Moving onto “The Silver Chair” I really began to feel that the end was coming. It was easy to see and it felt good that I was accomplishing my goal of reading the books in the 7 days I allowed myself. This one, as well as “The Last Battle” intrigued me the most based solely on the cover art. Along with the cover art, the story had a lot of interesting action, even though again it featured the same story structure as all the other books. This is only the second book in the series that doesn’t feature any of the Pevensie children, making the book lonely in that sense.
Finally, “The Last Battle.” This was my favorite in the series. I have an intense interest in the end times that will one day come, maybe not in my lifetime and certainly not on May 21, 2011 but eventually. “The Last Battle” chronicles the end of times for Narnia, and in a way is set to mimic the end times of Earth. Lewis couldn’t have been more overt when referencing Biblical prophecy. In addition, the last page of the book was everything I want to read in a book.
“The Chronicles of Narnia” is famous for having undertones of Christianity, sometimes subtle, mostly obvious. Aslan is obviously meant to be Christ and I could go on explaining what characters represent.

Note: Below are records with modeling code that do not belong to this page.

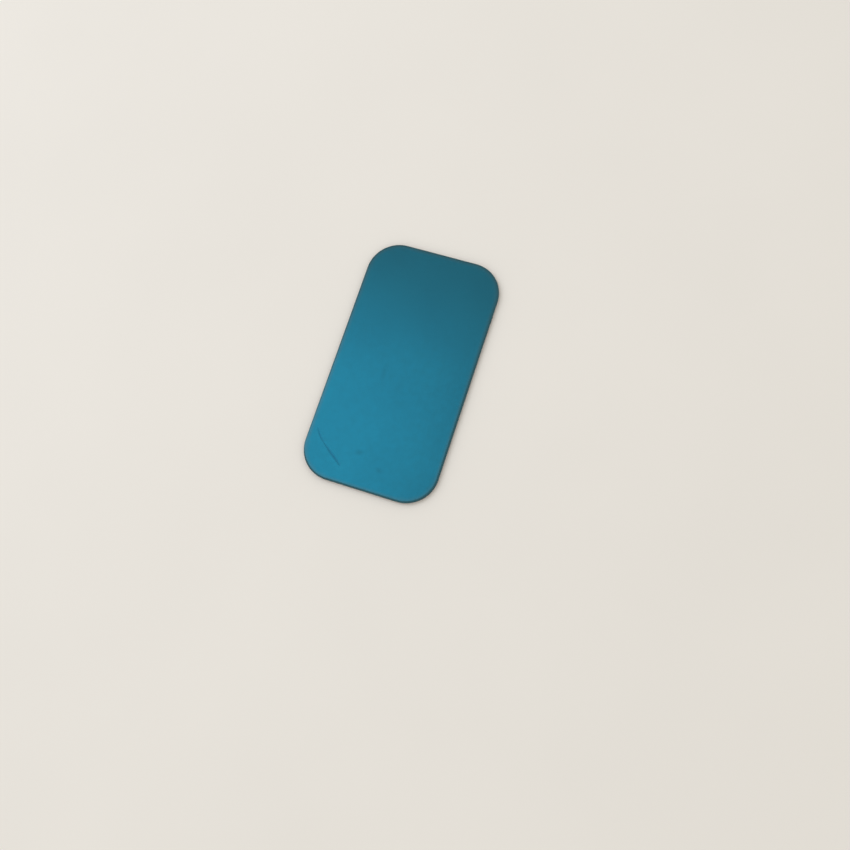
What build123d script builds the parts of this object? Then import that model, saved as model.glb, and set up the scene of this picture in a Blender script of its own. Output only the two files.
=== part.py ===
from build123d import *
from math import sqrt
import os

# A small steel plate that is stuck to the back of a phone, so that a magnetic holder can grip it.
# The sheet is covered with a thin film before the plate is punched out of it, so the film bends
# down with the steel at the rim. A pad of tape holds the plate on.
# The origin is the middle of the tape's underside. X runs across the plate, Y along it, and
# +Z points away from the phone. All sizes are in millimetres, and angles in degrees.

# The blank
length = 42.0
width = 23.0
corner_radius = 5.4
steel_thickness = 0.50

# The punched edge. A die bends the rim down, cuts a smooth band below the bend and breaks the
# rest off at an angle. The bend and the smooth band are shares of the sheet's thickness.
bend_drop_share = 0.20
bend_reach_share = 0.70
smooth_band_share = 0.36
break_angle = 8

# The film on the face
film_thickness = 0.06

# The tape pad, and how far it is set back from the rim
tape_thickness = 0.25
tape_setback = 0.50

# The scratch in the film across the lower left corner. Each place is a distance in from the
# left edge and one up from the lower edge.
scratch_start = (1.60, 7.10)
scratch_turn = (3.10, 5.75)
scratch_deepest = (4.60, 4.80)
scratch_end = (6.40, 3.25)
scratch_width = 0.30
film_under_scratch = 0.015

# How far a cutting shape reaches past what it cuts
overrun = 0.50

# Heights of the layers
steel_underside = tape_thickness
steel_face = steel_underside + steel_thickness
film_face = steel_face + film_thickness

# Sizes of the punched edge
bend_drop = bend_drop_share * steel_thickness
bend_reach = bend_reach_share * steel_thickness
smooth_band = smooth_band_share * steel_thickness
broken_band = steel_thickness - bend_drop - smooth_band

# The bend is an arc that leaves the face smoothly and meets the cut band at a blunt corner
bend_radius = (bend_reach**2 + bend_drop**2) / (2 * bend_drop)
bend_start = width / 2 - bend_reach
bend_centre = steel_face - bend_radius

# The scratch's furrow is drawn twice as deep and wide as it ends up, so that it stands proud
scratch_depth = film_thickness - film_under_scratch
furrow_height = 2 * scratch_depth
furrow_half_width = scratch_width


def rim_waste(radius):
    """The section cut away outside the bent rim, at this radius from the bend's centre."""

    def height(reach):
        return bend_centre + sqrt(radius**2 - reach**2)

    outside = width / 2 + overrun
    top = height(0) + overrun
    with BuildSketch(Plane.XZ) as section:
        with BuildLine():
            ThreePointArc(
                (bend_start, height(0)),
                (bend_start + bend_reach / 2, height(bend_reach / 2)),
                (width / 2, height(bend_reach)),
            )
            Polyline(
                (width / 2, height(bend_reach)),
                (outside, height(bend_reach)),
                (outside, top),
                (bend_start, top),
                (bend_start, height(0)),
            )
        make_face()
    return section.sketch


def in_film(place, depth):
    """A point of the scratch, from its distances to the edges and its depth in the film."""
    from_left, from_lower = place
    return (from_left - width / 2, from_lower - length / 2, film_face - depth)


# The blank's outline, which the rim's sections follow, from the middle of the right side
with BuildLine() as outline:
    side = width / 2
    end = length / 2
    turn_x = side - corner_radius
    turn_y = end - corner_radius
    Line((side, 0), (side, turn_y))
    RadiusArc((side, turn_y), (turn_x, end), -corner_radius)
    Line((turn_x, end), (-turn_x, end))
    RadiusArc((-turn_x, end), (-side, turn_y), -corner_radius)
    Line((-side, turn_y), (-side, -turn_y))
    RadiusArc((-side, -turn_y), (-turn_x, -end), -corner_radius)
    Line((-turn_x, -end), (turn_x, -end))
    RadiusArc((turn_x, -end), (side, -turn_y), -corner_radius)
    Line((side, -turn_y), (side, 0))
rim_path = outline.wire()

# The steel. The broken band narrows towards the underside, and the rim is bent down all round.
with BuildPart() as steel_plate:
    with BuildSketch(Plane.XY.offset(steel_underside + broken_band)) as blank:
        RectangleRounded(width, length, corner_radius)
    extrude(amount=smooth_band + bend_drop)
    extrude(blank.sketch, amount=-broken_band, taper=break_angle)
    sweep(rim_waste(bend_radius), path=rim_path, mode=Mode.SUBTRACT)

# The film, cut flush with the steel and as thick on the bend as on the flat, with its scratch,
# a V-shaped furrow that comes in shallow, is deepest near its lower end and runs out there
with BuildPart() as protective_film:
    with BuildSketch(Plane.XY.offset(steel_face - bend_drop)):
        RectangleRounded(width, length, corner_radius)
    extrude(amount=bend_drop + film_thickness)
    sweep(rim_waste(bend_radius + film_thickness), path=rim_path, mode=Mode.SUBTRACT)
    add(steel_plate.part, mode=Mode.SUBTRACT)
    with BuildLine() as scratch:
        Spline(
            in_film(scratch_start, 0),
            in_film(scratch_turn, scratch_depth / 2),
            in_film(scratch_deepest, scratch_depth),
            in_film(scratch_end, 0),
        )
    scratch_path = scratch.wire()
    with BuildSketch(Plane(scratch_path @ 0, x_dir=(0, 0, 1), z_dir=scratch_path % 0)):
        with BuildLine():
            Polyline(
                (0, 0),
                (furrow_height, furrow_half_width),
                (furrow_height, -furrow_half_width),
                (0, 0),
            )
        make_face()
    sweep(path=scratch_path, mode=Mode.SUBTRACT)

# The tape pad under the steel, with corners that run alongside the rim's
with BuildPart() as adhesive_pad:
    with BuildSketch():
        RectangleRounded(
            width - 2 * tape_setback,
            length - 2 * tape_setback,
            corner_radius - tape_setback,
        )
    extrude(amount=tape_thickness)

steel_plate.part.label = "steel_plate"
protective_film.part.label = "protective_film"
adhesive_pad.part.label = "adhesive_pad"

os.makedirs("parts", exist_ok=True)
export_step(steel_plate.part, "parts/steel_plate.step")
export_step(protective_film.part, "parts/protective_film.step")
export_step(adhesive_pad.part, "parts/adhesive_pad.step")
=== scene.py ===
import math

import bmesh
import bpy
import numpy as np
from bpy.props import FloatProperty, FloatVectorProperty, IntProperty, PointerProperty
from mathutils import Matrix, Vector, noise
from mathutils.geometry import delaunay_2d_cdt


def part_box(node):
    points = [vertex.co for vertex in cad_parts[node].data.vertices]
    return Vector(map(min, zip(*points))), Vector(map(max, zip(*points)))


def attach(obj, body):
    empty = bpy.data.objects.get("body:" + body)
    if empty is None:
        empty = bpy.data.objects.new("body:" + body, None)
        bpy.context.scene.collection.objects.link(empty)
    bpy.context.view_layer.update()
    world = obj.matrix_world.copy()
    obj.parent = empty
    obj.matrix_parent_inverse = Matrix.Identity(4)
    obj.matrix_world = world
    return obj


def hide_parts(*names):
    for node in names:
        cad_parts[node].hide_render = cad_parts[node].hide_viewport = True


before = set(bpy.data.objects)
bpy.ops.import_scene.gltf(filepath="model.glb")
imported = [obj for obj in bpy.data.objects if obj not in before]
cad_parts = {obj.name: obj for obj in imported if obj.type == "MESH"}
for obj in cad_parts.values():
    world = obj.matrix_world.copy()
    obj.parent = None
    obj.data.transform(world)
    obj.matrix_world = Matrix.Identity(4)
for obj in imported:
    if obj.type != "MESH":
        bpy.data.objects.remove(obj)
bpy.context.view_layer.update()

bl_info = {
    "name": "Magnetic mount plate",
    "version": (1, 0, 0),
    "blender": (4, 5, 0),
    "location": "View3D > Sidebar > Mount Plate",
    "description": "Finishes a punched steel plate, its face film and its tape pad, in a small studio",
    "category": "Add Mesh",
}

MM = 0.001

# Points nearer to each other than this are merged
SAME_POINT = 0.001 * MM

# Sizes that come from the solids
STEEL_LOW, STEEL_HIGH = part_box("steel_plate")
FILM_LOW, FILM_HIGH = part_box("protective_film")
PAD_LOW, PAD_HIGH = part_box("adhesive_pad")
WIDTH = STEEL_HIGH.x - STEEL_LOW.x
LENGTH = STEEL_HIGH.y - STEEL_LOW.y
STEEL_THICKNESS = STEEL_HIGH.z - STEEL_LOW.z
FILM_THICKNESS = FILM_HIGH.z - STEEL_HIGH.z
PAD_THICKNESS = PAD_HIGH.z - PAD_LOW.z
BEND_DROP = STEEL_HIGH.z - FILM_LOW.z
SETBACK = PAD_LOW.x - STEEL_LOW.x

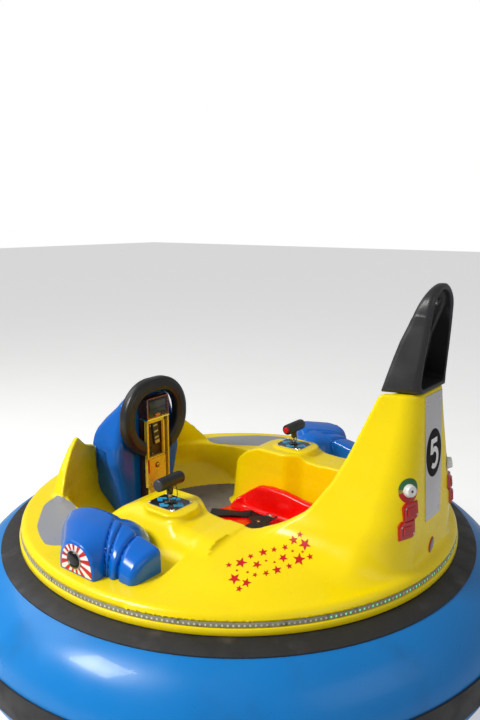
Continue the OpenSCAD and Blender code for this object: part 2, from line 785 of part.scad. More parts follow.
module castor_wheel(x) {
  color("dimgray") translate([x - castor_trail, 0, castor_r]) rotate([90, 0, 0]) difference() {
    rotate_extrude() rounded(0, castor_r, -castor_w / 2, castor_w / 2, 6);
    cylinder(h = 2 * castor_w, r = 5 + bearing_gap, center = true);
  }
}
module castor_wheel_front() castor_wheel(castor_x);
module castor_wheel_rear() castor_wheel(-castor_x);

tube();
rub_band();
flange();
light_strip();
deck();
tub();
flank();
column();
number_panel();
fin_left();
fin_right();
armrest_left();
armrest_right();
seat_shell();
seat_belt();
cowl();
hoop();
console_panel();
console_screen();
lever_plate_left();
lever_plate_right();
lever_left();
lever_right();
pod_left();
pod_right();
pod_lamp_left();
pod_lamp_right();
headrest();
tail_lights();
chassis_pan();
chassis_wall();
castor_bridges();
battery();
drive_unit_left();
drive_unit_right();
drive_hub_left();
drive_hub_right();
drive_tyre_left();
drive_tyre_right();
castor_fork_front();
castor_fork_rear();
castor_wheel_front();
castor_wheel_rear();
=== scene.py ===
import math
import bpy
import numpy as np
from mathutils import Matrix, Vector


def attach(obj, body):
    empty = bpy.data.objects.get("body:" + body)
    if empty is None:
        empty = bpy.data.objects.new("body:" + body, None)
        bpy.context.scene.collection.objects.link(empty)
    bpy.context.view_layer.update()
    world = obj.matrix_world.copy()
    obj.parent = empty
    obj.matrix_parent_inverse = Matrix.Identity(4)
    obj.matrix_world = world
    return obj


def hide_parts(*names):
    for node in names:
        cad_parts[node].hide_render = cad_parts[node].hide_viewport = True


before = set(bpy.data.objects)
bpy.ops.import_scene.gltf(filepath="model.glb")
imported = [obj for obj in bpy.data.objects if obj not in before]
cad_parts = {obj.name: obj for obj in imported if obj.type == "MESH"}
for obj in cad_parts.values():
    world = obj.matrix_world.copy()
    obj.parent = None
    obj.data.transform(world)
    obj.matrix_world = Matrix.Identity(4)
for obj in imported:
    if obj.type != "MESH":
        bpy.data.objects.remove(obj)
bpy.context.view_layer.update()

# Sizes shared by the pieces, in metres: heights above the ground, radii from the middle of the car
DECK = 0.532
FLOOR = 0.360
RIM_R = 0.780
WELL_R = 0.660
ARM_H = 0.101
STICK_Y = 0.370
BACK_H = 0.522
COLUMN_TOP = DECK + BACK_H
COWL_TOP = 0.884
PANEL_X = 0.412
SIDES = (("left", 1), ("right", -1))


# Fields: functions of a place that are below zero inside a shape and above zero outside it
def smooth_min(a, b, k):
    """Joins two fields, with a fillet where they come within k of each other."""
    h = np.clip(0.5 + 0.5 * (b - a) / k, 0, 1)
    return b * (1 - h) + a * h - k * h * (1 - h)


def smooth_max(a, b, k):
    """What two fields share, its edge blended over a width of k."""
    return -smooth_min(-a, -b, k)


def round_max(a, b, r):
    """What two fields share, its edge rounded to a radius."""
    return np.minimum(np.maximum(a, b), -r) + np.hypot(np.maximum(a + r, 0), np.maximum(b + r, 0))


def outline(px, py, points):
    """Signed distance to a closed outline in a plane."""
    dist = np.full(np.shape(px), 1e9)
    inside = np.zeros(np.shape(px), bool)
    for (ax, ay), (bx, by) in zip(points, points[1:] + points[:1]):
        ex, ey = bx - ax, by - ay
        t = np.clip(((px - ax) * ex + (py - ay) * ey) / (ex * ex + ey * ey), 0, 1)
        dist = np.minimum(dist, np.hypot(px - ax - t * ex, py - ay - t * ey))
        crosses = (ay > py) != (by > py)
        if ay != by:
            inside ^= crosses & (px < ax + (py - ay) * ex / ey)
    return np.where(inside, -dist, dist)


def rounded_box(px, py, half_x, half_y, r):
    """A rectangle about the zero point, its corners rounded."""
    qx, qy = np.abs(px) - half_x + r, np.abs(py) - half_y + r
    return np.hypot(np.maximum(qx, 0), np.maximum(qy, 0)) + np.minimum(np.maximum(qx, qy), 0) - r


def egg(u, v, w):
    """An ellipsoid, from the distances to its middle as shares of its half axes."""
    return np.sqrt(u ** 2 + v ** 2 + w ** 2) - 1


def oval(u, v, half_u, half_v, power):
    """An oval that gets squarer with its power."""
    q = (np.abs(u / half_u) ** power + np.abs(v / half_v) ** power) ** (1 / power)
    return (q - 1) * np.minimum(half_u, half_v)


def curve(points, soft):
    """A function through points, its corners rounded over a width."""
    xs = np.array([p[0] for p in points])
    ys = np.array([p[1] for p in points])
    order = np.argsort(xs)
    fine = np.arange(xs.min() - soft, xs.max() + soft, 0.001)
    values = np.interp(fine, xs[order], ys[order])
    kernel = np.hanning(max(int(soft / 0.001), 3))
    pad = len(kernel)
    wide = np.concatenate([np.full(pad, values[0]), values, np.full(pad, values[-1])])
    rounded = np.convolve(wide, kernel / kernel.sum(), "same")[pad:-pad]
    return lambda x: np.interp(x, fine, rounded)


def ramp(x, start, end):
    """A soft step from 0 at its start to 1 at its end."""
    t = np.clip((x - start) / (end - start), 0, 1)
    return t * t * (3 - 2 * t)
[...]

In that respect an adult can get a lot from the books. In that respect there is a lot of depth. You can read into almost everything that C.S. Lewis wrote in the books. Maybe because of his simplistic writing style, you are given the freedom to make those connections, religious or otherwise.
As a whole the series is pretty amazing. However, when looking at the books individually, I found them extremely disappointing and in some cases on the verge of boring. What I found really left an impression was reading them in internal chronological order because it allowed me to see the scope of the story and of Narnia. Starting with “The Magician’s Nephew” showing the creation of Narnia to it’s destruction in “The Last Battle,” you saw and experienced it all.